July sparks criteria for being Utah native..... or ....
Published July 2006
It was a question I had been asked before, but this time it sent my mind to wandering, wondering what it is that makes us unique. The closer the date gets to Pioneer Day, the more I ponder such things, I suspect.
"So, are you a Utah native?" she had asked. The question came at the end of a luncheon discussion among a table-full of conference attendees on the West Coast. When she heard I was from Utah, she wanted to know how far Bountiful was from the campground from which "the little Boy Scout" had gotten lost, a big news item, even in Seattle. Once I had drawn a map in the air and made it clear that he didn't just meander out his back door to get lost, she posed her question.
Reminds me of a bumper sticker I had seen not long ago, declaring simply: "California Native." Combined with the overly self-confident, chip-on-the-shoulder mannerisms of the car's driver, the feeling was one of holier-than-thou. I've never seen a sticker that spouts "Native Utahn." Never seen one that says "Native Iowan," for that matter, though there may be some. There probably isn't a bumper sticker that says Native Wyomingite. Or is Wyomingman, or is it Wyomingian? Whatever it is, it doesn't roll off the tongue. I'm told you don't need such a bumper sticker to spot the driver from Wyoming. Instead, check for a Hefty bag being used as a window on the passenger side of the truck or the oily rag used as a gas cap, or look for the tube top of the female driver.

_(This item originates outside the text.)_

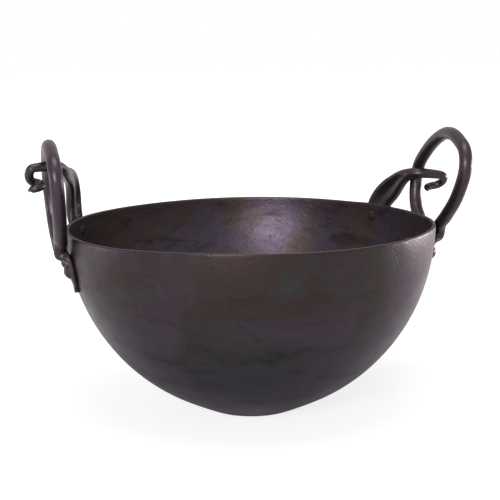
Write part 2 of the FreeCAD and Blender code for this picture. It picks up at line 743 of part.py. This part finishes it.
bowl_body, envelope = make_bowl_body()
nodes = []
holes = []
for label, place, bearing, side in rivet_spots():
    rivet_drop = size(place + "_rivet_drop")
    rivet = make_rivet_body(label, place)
    rivet.Placement = rivet_placement(bearing, rivet_drop, side)
    nodes.append(rivet)
    hole = doc.addObject("Part::Cylinder", label + "_hole")
    hole.setExpression("Radius", "sizes.shank_diameter / 2 + sizes.shank_clearance")
    hole.setExpression("Height", "sizes.wall * 4")
    start = Placement(Vector(0, 0, -2 * size("wall")), Rotation())
    hole.Placement = rivet.Placement.multiply(start)
    holes.append(hole)

drill = doc.addObject("Part::Compound", "drill")
drill.Links = holes
bowl = doc.addObject("Part::Cut", "bowl")
bowl.Base = bowl_body
bowl.Tool = drill
nodes.append(bowl)

right_loop = formed("right_loop", make_loop(envelope))
left_loop = doc.addObject("Part::Mirroring", "left_loop")
left_loop.Source = right_loop
left_loop.Normal = Vector(1, 0, 0)
nodes += [right_loop, left_loop]
nodes.append(formed("right_hook", make_hook(RIGHT, envelope)))
nodes.append(formed("left_hook", make_hook(LEFT, envelope)))
doc.recompute()

for item in doc.Objects:
    if "Invalid" in item.State or "Error" in item.State:
        raise ValueError("%s did not compute: %s" % (item.Label, item.State))

os.makedirs("parts", exist_ok=True)
for item in nodes:
    shape = item.Shape
    if shape.isNull() or not shape.isValid() or len(shape.Solids) != 1:
        raise ValueError("%s is not one valid solid" % item.Label)
    shape.exportStep("parts/%s.step" % item.Label)
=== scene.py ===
"""The looks of a forged iron kadai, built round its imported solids.

The bowl is a beaten skin of its own.  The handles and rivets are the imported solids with
materials.  Lengths are in metres.
"""
import math

import bpy
from mathutils import Matrix, Vector, noise


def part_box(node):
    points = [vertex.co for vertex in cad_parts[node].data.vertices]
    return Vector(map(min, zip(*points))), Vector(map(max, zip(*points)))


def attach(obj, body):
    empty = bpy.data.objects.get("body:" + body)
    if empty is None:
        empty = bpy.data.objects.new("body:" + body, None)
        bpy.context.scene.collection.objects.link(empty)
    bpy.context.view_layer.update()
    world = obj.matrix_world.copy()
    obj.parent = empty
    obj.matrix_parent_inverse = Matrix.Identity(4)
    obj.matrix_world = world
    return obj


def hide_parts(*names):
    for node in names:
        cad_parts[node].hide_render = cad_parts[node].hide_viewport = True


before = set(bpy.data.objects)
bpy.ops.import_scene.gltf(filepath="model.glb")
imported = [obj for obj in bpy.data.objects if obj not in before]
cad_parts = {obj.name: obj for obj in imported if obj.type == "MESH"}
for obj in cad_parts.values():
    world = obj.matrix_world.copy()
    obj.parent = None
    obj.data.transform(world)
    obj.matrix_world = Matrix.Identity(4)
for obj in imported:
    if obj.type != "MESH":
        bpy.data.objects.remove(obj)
scene = bpy.context.scene


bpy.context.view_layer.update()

MILLIMETRE = 0.001

# The bowl's sizes, as in the part's source.
RIM_RADIUS = 0.127
RIM_HEIGHT = 0.131
FLANK_RADIUS = 0.1336  # the arc of the upper wall
CONE_RADIUS = 0.421  # the flatter arc of the lower wall
BASE_RADIUS = 0.0285
BASE_ROUND = 0.025
WALL = 0.0022
LIP_ROUND = 0.0009

# The handles lie along X.  The camera and the lamps stand turned from them by this much.
HANDLE_TURN = math.radians(12.5)


# ------------------------------------------------------------------------ camera
# Solved from the outlines of the rim and the base.  Distance and shifts are in rim radii.
CAMERA_DISTANCE = 7.0
CAMERA_TILT = math.radians(10.23)
CAMERA_ROLL = math.radians(-0.71)
SIDE_SHIFT = -0.0044
RISE_SHIFT = -0.1536
FOCAL_PIXELS = 1281.4
PICTURE_PIXELS = 500.0
SENSOR_MM = 36.0
CLIP_RANGE = (0.01, 50.0)


def place_camera():
    """The camera, placed and turned about the rim's centre."""
    level = math.cos(CAMERA_TILT)
    rise = math.sin(CAMERA_TILT)
    place = Vector((SIDE_SHIFT, -CAMERA_DISTANCE * level,
                    CAMERA_DISTANCE * rise + RISE_SHIFT))
    forward = Vector((0, level, -rise))
    right = Vector((1, 0, 0))
    up = Vector((0, rise, level))
    rolled_right = right * math.cos(CAMERA_ROLL) + up * math.sin(CAMERA_ROLL)
    rolled_up = up * math.cos(CAMERA_ROLL) - right * math.sin(CAMERA_ROLL)
    basis = Matrix((rolled_right, rolled_up, -forward)).transposed().to_4x4()
    spot = place * RIM_RADIUS + Vector((0, 0, RIM_HEIGHT))
    turn = Matrix.Rotation(-HANDLE_TURN, 4, "Z")
    data = bpy.data.cameras.new("camera")
    data.sensor_width = SENSOR_MM
    data.lens = SENSOR_MM * FOCAL_PIXELS / PICTURE_PIXELS
    data.clip_start, data.clip_end = CLIP_RANGE
    camera = bpy.data.objects.new("camera", data)
    camera.matrix_world = turn @ Matrix.Translation(spot) @ basis
    scene.collection.objects.link(camera)
    scene.camera = camera


# --------------------------------------------------------------------- node help
def color_socket(sockets, name):
    """The colour socket of that name, where a mix node has others called the same."""
    return next(item for item in sockets if item.name == name and item.type == "RGBA")


class Nodes:
    """Short calls for a material's node tree."""

    def __init__(self, tree):
        self.tree = tree
        tree.nodes.clear()

    def add(self, kind, **values):
        node = self.tree.nodes.new(kind)
        for name, value in values.items():
            setattr(node, name, value)
        return node

    def link(self, source, target):
        self.tree.links.new(source, target)

    def put(self, value, target):
        """Give an input a number, a colour or another node's output."""
        if isinstance(value, tuple):
            target.default_value = (*value, 1.0)
        elif isinstance(value, float):
            target.default_value = value
        else:
            self.link(value, target)

    def noise(self, coords, field):
        """A cloud of noise.  Its field is scale, detail, roughness and distortion."""
        node = self.add("ShaderNodeTexNoise")
        for name, value in zip(("Scale", "Detail", "Roughness", "Distortion"), field):
            node.inputs[name].default_value = value
        self.link(coords, node.inputs["Vector"])
        return node.outputs["Fac"]

    def ramp(self, value, stops):
        """A value carried from the level at one stop to the level at the other."""
        node = self.add("ShaderNodeValToRGB")
        for element, (position, level) in zip(node.color_ramp.elements, stops):
            element.position = position
            element.color = (level, level, level, 1.0)
        self.link(value, node.inputs["Fac"])
        return node.outputs["Color"]

    def mix(self, factor, first, second):
        """The first colour at a factor of 0 and the second at 1."""
        node = self.add("ShaderNodeMix", data_type="RGBA")
        self.put(factor, node.inputs["Factor"])
        self.put(first, color_socket(node.inputs, "A"))
        self.put(second, color_socket(node.inputs, "B"))
        return color_socket(node.outputs, "Result")

    def math(self, operation, *values, clamp=False):
        node = self.add("ShaderNodeMath", operation=operation, use_clamp=clamp)
        for value, target in zip(values, node.inputs):
            self.put(value, target)
        return node.outputs[0]

    def bump(self, height, size, normal=None):
        """Relief on top of a normal.  Its size is strength and distance."""
        node = self.add("ShaderNodeBump")
        node.inputs["Strength"].default_value, node.inputs["Distance"].default_value = size
        self.link(height, node.inputs["Height"])
        if normal is not None:
            self.link(normal, node.inputs["Normal"])
        return node.outputs["Normal"]

    def surface(self, kind, share, first, second):
        """End the tree in the first shader at a share of 0 and the second at 1."""
        mixer = self.add("ShaderNodeMixShader")
        for source, target in zip((share, first, second), mixer.inputs):
            self.link(source, target)
        self.link(mixer.outputs[0], self.add(kind).inputs["Surface"])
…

With acknowledgement that the only true Utah natives were here before the Pioneers arrived, we might want to consider some criteria for calling ourselves Utah natives. Some of mine:
You can't call yourself a Utah native until you've hiked Zion Narrows, getting a stiff neck admiring a miraculous canyon that must have been fashioned by the finger of Diety as much as the unique Virgin River underfoot; until you've sensed the insignificance of a single man, a humble understanding that comes while being wedged between these dark, cool cliffs dropped in the middle of a red desert.
You can't call yourself a native Utahn until you watch "Butch Cassidy and the Sundance Kid" with a kind of voyeuristic enthusiasm, identifying at least three scenes -- minimum requirement -- that you know were filmed in Utah because you've been there and you've seen those same backdrops with your own baby blues. You have to know how to find Grafton, home of Etta Place, and you have to know what Butch's real name is.
You can't call yourself a native Utahn until you can identify where there are road signs -- just a mile or so apart -- that say "Eagles on the Highway" and "Watch for Sanddrifts."
You can't call yourself a true Utah native until you've stood on Red Spur and looked into three states at once and while doing it noticing how clean the air really can be. You can't call yourself a native Utahn until you understand the accuracy of the observation made by the discoverer of Bryce Canyon: "It's a helluva place to lose a cow."
You can't really call yourself a native Utahn until you know where Axtell is, and Cleveland, where Veyo and Meadowville and Yost and Colton are. You must have visited Hatch at least once, or at the very least know someone from there. Of course, you automatically become a native Utahn if you know the little song that lists all the counties in the state.
You can't call yourself a native Utahn until you catch yourself making excuses as to why you have to go over Monte Cristo. No, it's not always faster, but it's always better. It's a trip that must be made at least once a summer.
You can't call yourself a native Utahn until you know what to do when you drive over a cattle guard ... until you've used a BLM/Forst Service/State Park-maintained public toilet at 4:30 in the afternoon, on a Saturday ... until you can sing at least one line from the Beach Boys tune that was incredibly titled "Salt Lake City" ... until you've purchased a rubber dinosaur in Eastern Utah, be it from a vending machine or curio shop ... until you've had a "famous" raspberry shake ... until you have been disappointed at seeing Big Rock Candy Mountain for the first time ... until you can name all the communities in Utah named after U.S. presidents ... until you know where in the state there is a convenience store in a cave ... where there's a missile in the city park and you can fully explain why it is there.
And while there is a big party called the Days of '47, you can't be a native Utahn until you've appreciated Black and White Days or Raspberry Days or Onion Days, Peach Days, Strawberry Days, Dixie Days or even Health Days.
And you can't call yourself a native Utahn until you realize that he who declared "This is the Place" was himself a native New Englander, a pragmatic vagabond who would roll over in his monument if those of us passing through this unique corner of the world were to assume it is ours and ours alone or forget to fully appreciate it.
And so, I'm relaxing the rules a bit. If you can do any one of these things, consider yourself part of the club. Now enjoy.